Another reader -- offline -- highlighted to me the point that improving government services should come first. The L&S article highlights the positive correlation across countries between impressions of government services and tax compliance. So yes, first order are having a functioning government and a reasonable enforcement mechanism. Then, the nudges above.

Submitted by Jose M. Rodriguez Alvarez on

This is a good point. When I was Secretary of Mayor Offices in Spain in the late 80’s, the Mayors sent letters to local tax payers that did not pay on time before imposing penalties to them, including information about the services the town delivered, the percentage of citizens that had already paid, and the penalty surcharge in case of delay. This system worked quite well and more than 80% of the pending payments were done after the reception of the letter. They combined very efficiently enforcement, reciprocity, and services delivery.

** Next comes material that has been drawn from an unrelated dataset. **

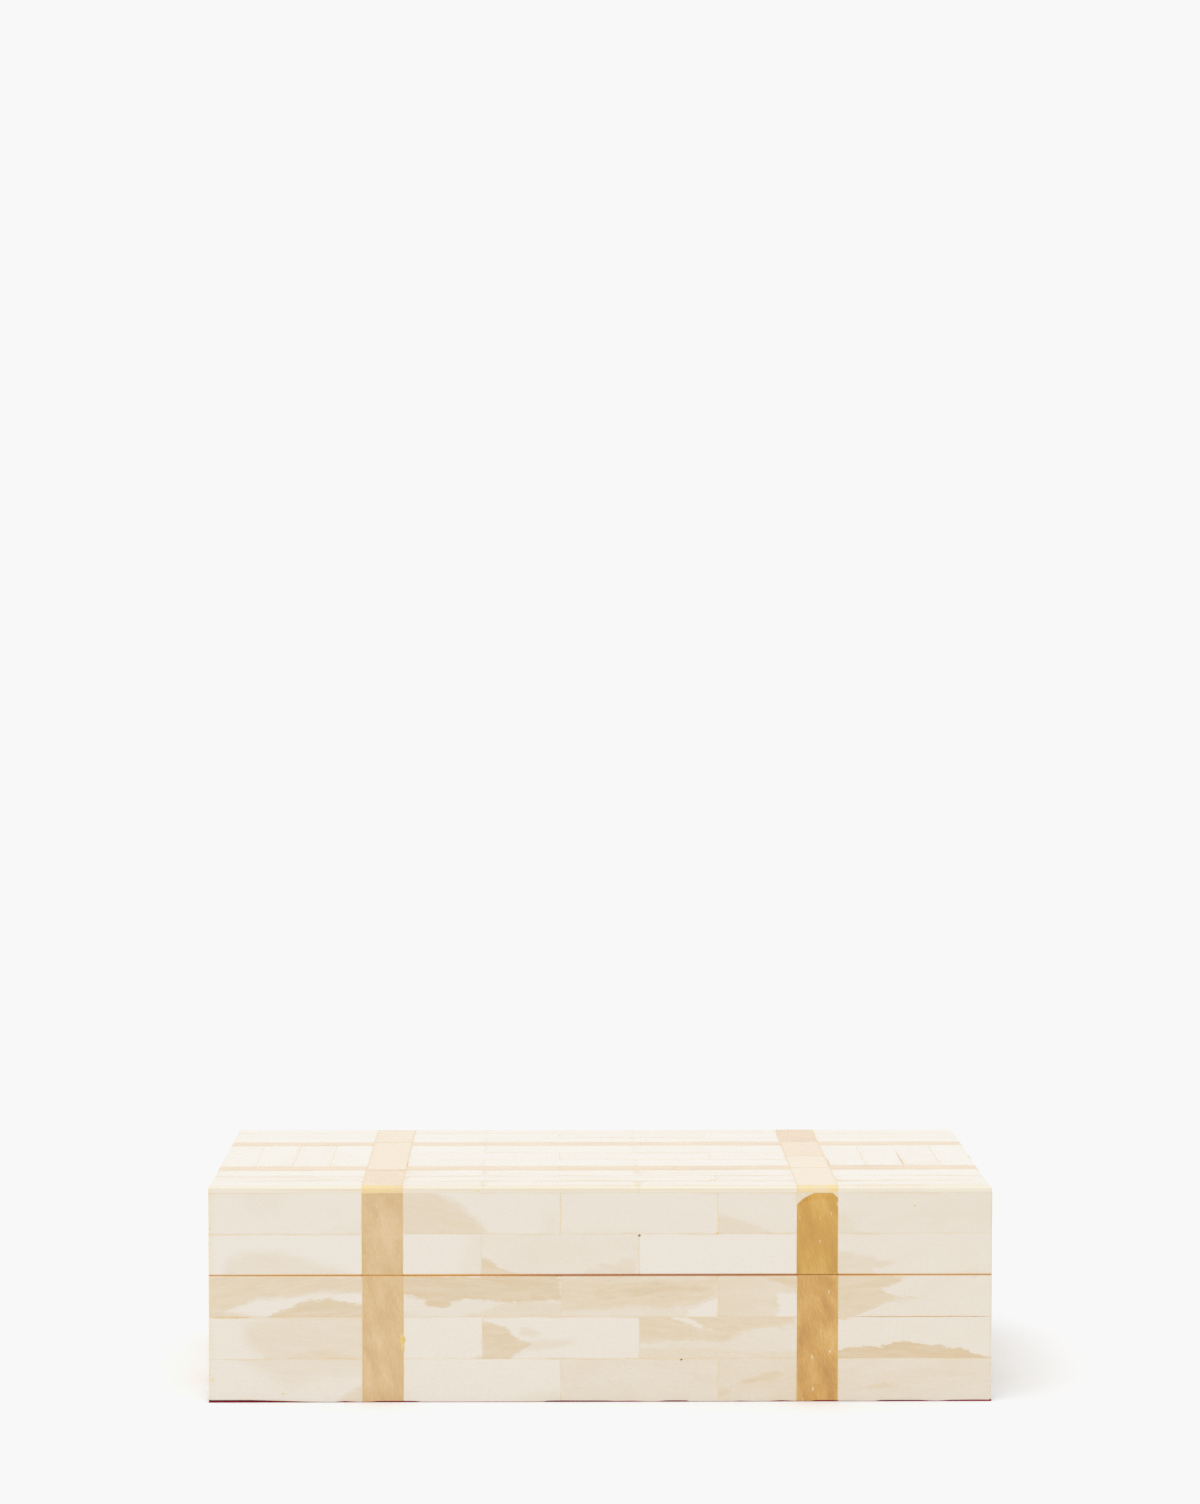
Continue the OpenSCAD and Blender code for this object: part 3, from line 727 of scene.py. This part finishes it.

Thanks for this practical example. I actually wish that it were easier to access the array of tax morale experiences (like yours here), even beyond the rigorous impact evaluation evidence, so that policymakers considering innovations would have a sense of the array of options available.

Submitted by Hirut on

Thanks all are nice points. What about people who are compliant by dreading the punishments only.

This is very important: Tax morale is just one piece of the puzzle. Policy frameworks that include penalties for failure to pay as well as good services provided in exchange for taxes are also important, and -- frankly -- probably much more important than tax morale. But at the margins, these can make a difference.